I haven’t gotten a clear answer to these questions. Sometimes I hear bits and pieces from the LORD. He tells me as a citizen of the kingdom-that-has-come-and-is-coming-but-not-quite-here-yet, it’s my privilege to build the kingdom here brick by brick.
There are days where I can’t really even see what we’re building. I only know where God’s telling me to put the next brick, and even that isn’t always as clear as I’d like. I feel that God is calling me to be engaged with the city of Oakland and to pray for the city. These prayers sometimes make me wonder how much worse it needs to be before it gets better.

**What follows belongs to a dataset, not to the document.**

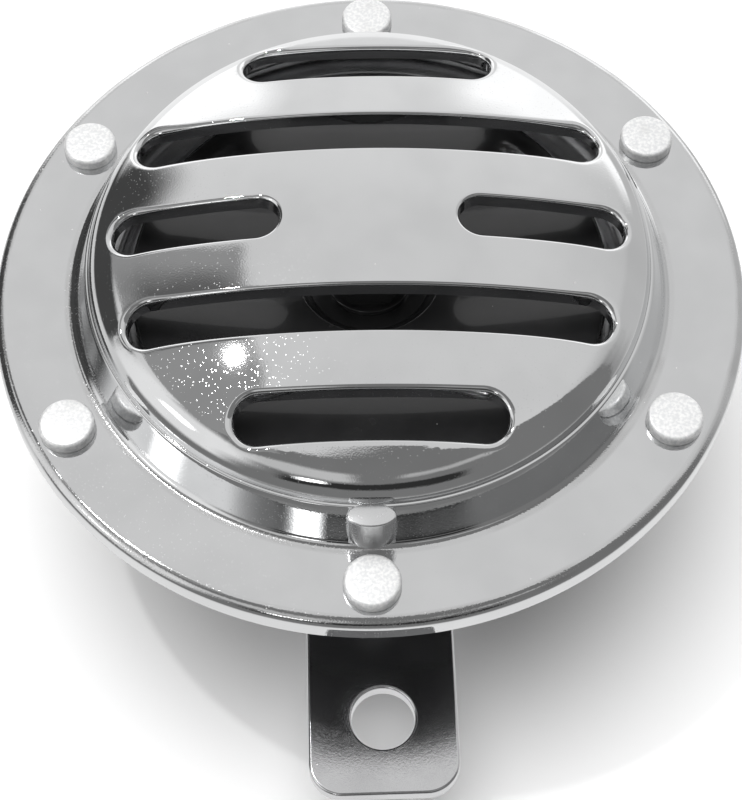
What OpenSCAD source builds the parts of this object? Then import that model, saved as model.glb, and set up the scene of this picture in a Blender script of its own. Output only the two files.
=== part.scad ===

But God has been telling me that it’s not primarily about how or when. It’s about who. When confronted with the brokeness and injustices that go back generations, it’s easy for me to be overwhelmed by the sheer scale of what’s happening. My mind tries to think of solutions that encompass all of the interests and institutions on my timeline, but it always comes up short. When I cry out to the LORD in despair about how stuck we are in this mess, he reminds me that Jesus is the only one who will bring about restoration and its through his ways on his time.
God has also been reminding me that this labor is not in vain. He’s been showing me examples of those that have gone before who saw the goodness of the LORD in the land of the living, and those who did not see what they had prayed for and labored towards come to pass in this life. Heroes of faith like Tom Skinner, my personal inspiration, prophetically reminding us that the Gospel is both personal and societal transformation. It’s a result of their faithfulness that I’m up here today.
I know who my king is and I know that he’s coming back.